算法分析:首先要对给定序列排序。然后再去遍历合并。
class Interval
{
int start;
int end;
Interval()
{
start = 0;
end = 0;
}
Interval(int s, int e)
{
start = s;
end = e;
}
}
public class MergeIntervals
{
public List<Interval> merge(List<Interval> intervals)
{
List<Interval> res = new ArrayList<>();
if(intervals == null || intervals.size() == 0)
{
return res;
}
Collections.sort(intervals, new Comparator<Interval>()//自定义比较方法,外部实现Comparator接口
{
public int compare(Interval i1, Interval i2)
{
if(i1.start != i2.start)
{
return i1.start - i2.start;
}
else
{
return i1.end - i2.end;
}
}
});
Interval pre = intervals.get(0);
for(int i = 0; i < intervals.size(); i ++)
{
Interval curr = intervals.get(i);
if(curr.start > pre.end)
{
res.add(pre);
pre = curr;
}
else
{
Interval merged = new Interval(pre.start, Math.max(pre.end, curr.end));
pre = merged;
}
}
res.add(pre);
return res;
}
}
Insert Interval:
Given a set of non-overlapping intervals, insert a new interval into the intervals (merge if necessary).
You may assume that the intervals were initially sorted according to their start times.
Example 1:
Given intervals [1,3],[6,9], insert and merge [2,5] in as [1,5],[6,9].
Example 2:
Given [1,2],[3,5],[6,7],[8,10],[12,16], insert and merge [4,9] in as [1,2],[3,10],[12,16].
This is because the new interval [4,9] overlaps with [3,5],[6,7],[8,10].
给定间隔序列和插入间隔,默认给定间隔序列有序,返回合并后的不重叠的间隔序列。

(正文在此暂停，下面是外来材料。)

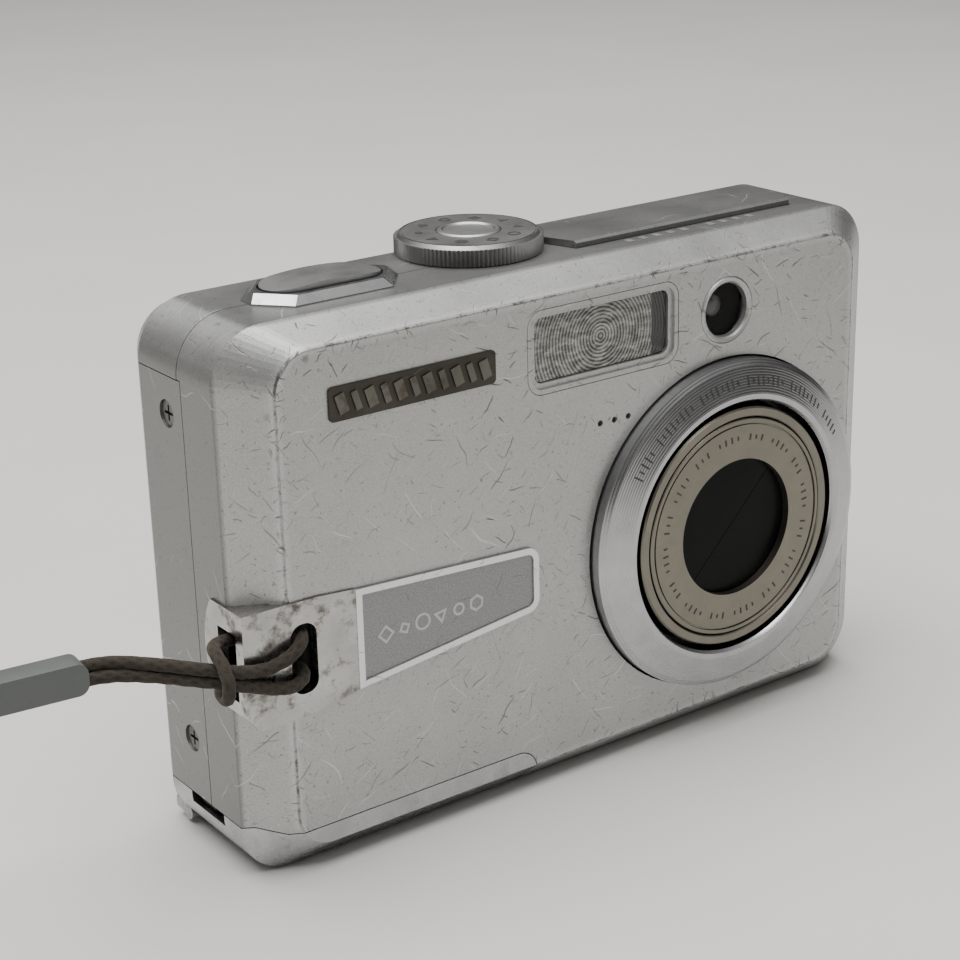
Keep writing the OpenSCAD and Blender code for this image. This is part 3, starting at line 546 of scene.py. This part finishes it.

是上一道题的变形。
public class InsertInterval
{
public List<Interval> insert(List<Interval> intervals, Interval newInterval)
{
List<Interval> res = new ArrayList<>();
for (Interval interval : intervals)
{
if(interval.end < newInterval.start)
{
res.add(interval);
}
else if(interval.start > newInterval.end)
{
res.add(newInterval);
newInterval = interval;
}
else if(interval.start <= newInterval.end || interval.end >= newInterval.start)
{
newInterval = new Interval(Math.min(interval.start, newInterval.start),Math.max(interval.end, newInterval.end));
}
}
res.add(newInterval);
return res;
}
}